Le film est d’ailleurs grandement dépaysant au propre comme au figuré ; non seulement les comédies sociales étaient devenues une denrée rare à Hollywood à cette époque mais les décors naturels ou non demeurent assez inoubliables, que ce soit les rues de la paisible ville de Chester, ses alentours verdoyants ou encore la campagne environnante que l’on traverse à bord du train, lui aussi délicieusement anachronique. Sans oublier le décor inhabituel de la maison où vit Doris Day, située en bord de rivière et dont l’entrée se situe à l’étage, les habitants devant descendre sous la mezzanine pour se rendre à la cuisine.
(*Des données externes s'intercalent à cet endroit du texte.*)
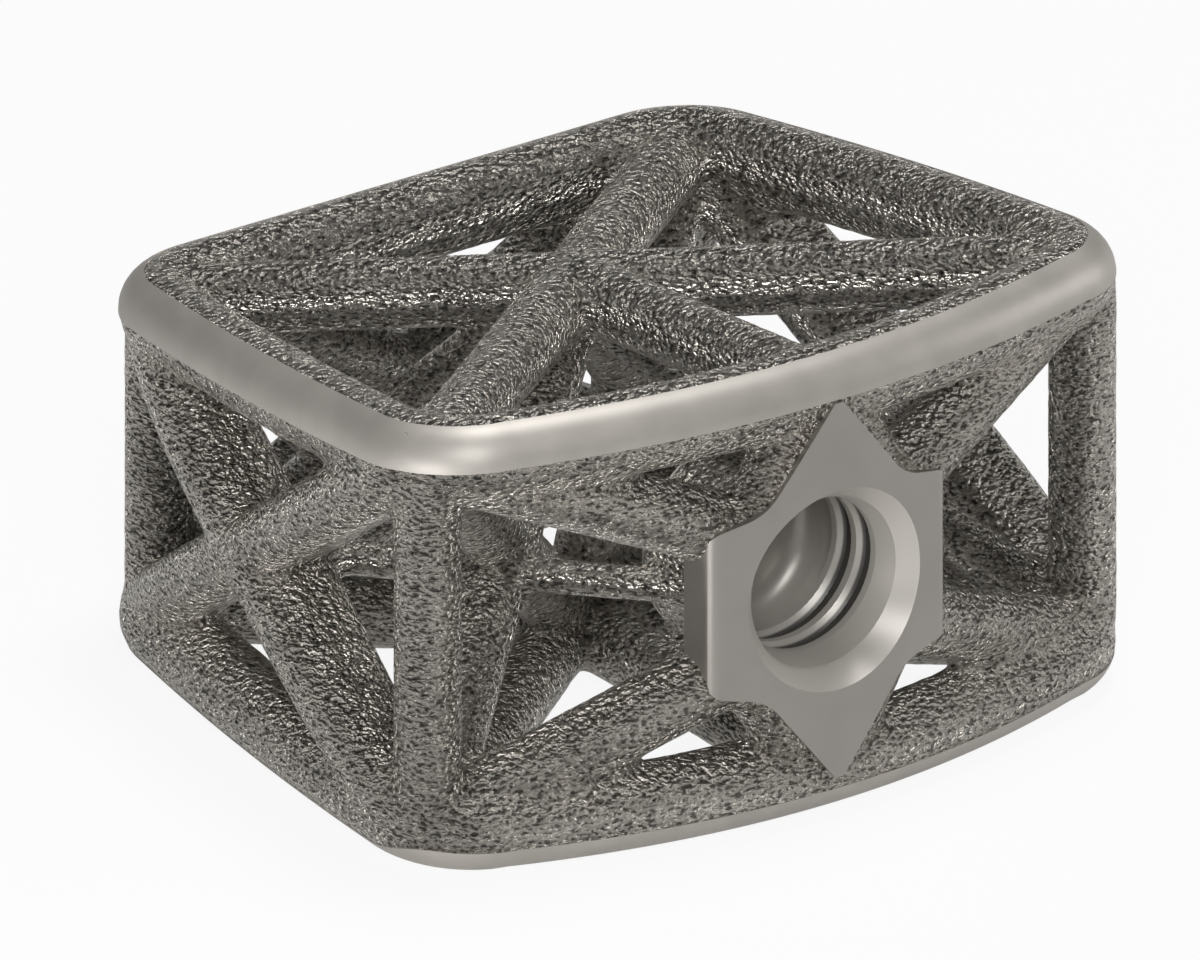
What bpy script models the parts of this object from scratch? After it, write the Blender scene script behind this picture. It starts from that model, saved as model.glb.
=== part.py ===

Enfin, pour les fans de Doris Day à qui cela aurait pu manquer, le film comporte une séquence chantée - celle du barbecue des scouts - avec pour ne rien gâcher Jack Lemmon à la guitare.

Malgré un ventre mou à mi-parcours - les séquences à la télévision ou celle du conseil municipal -, It Happened to Jane est une comédie familiale gentiment satirique et qui ne paie a priori pas de mine, cependant profondément humaine, plaisamment idéaliste et au final aussi amusante et enlevée que touchante. « A delightful blend of Ealing comedy and Capra-esque social satire » pouvait-on entendre sur la BBC Radio Times : un résumé assez bien vu de cette comédie charmante et rafraichissante de Richard Quine qu’il serait temps de réévaluer - le film tout autant que le réalisateur ! Ne boudons pas notre plaisir d’autant que, comme dans les meilleurs comédies de Capra, la scène finale est hautement euphorisante avec une demande en mariage peu banale et le vilain capitaliste qui se transforme quasiment en bienfaiteur de la ville.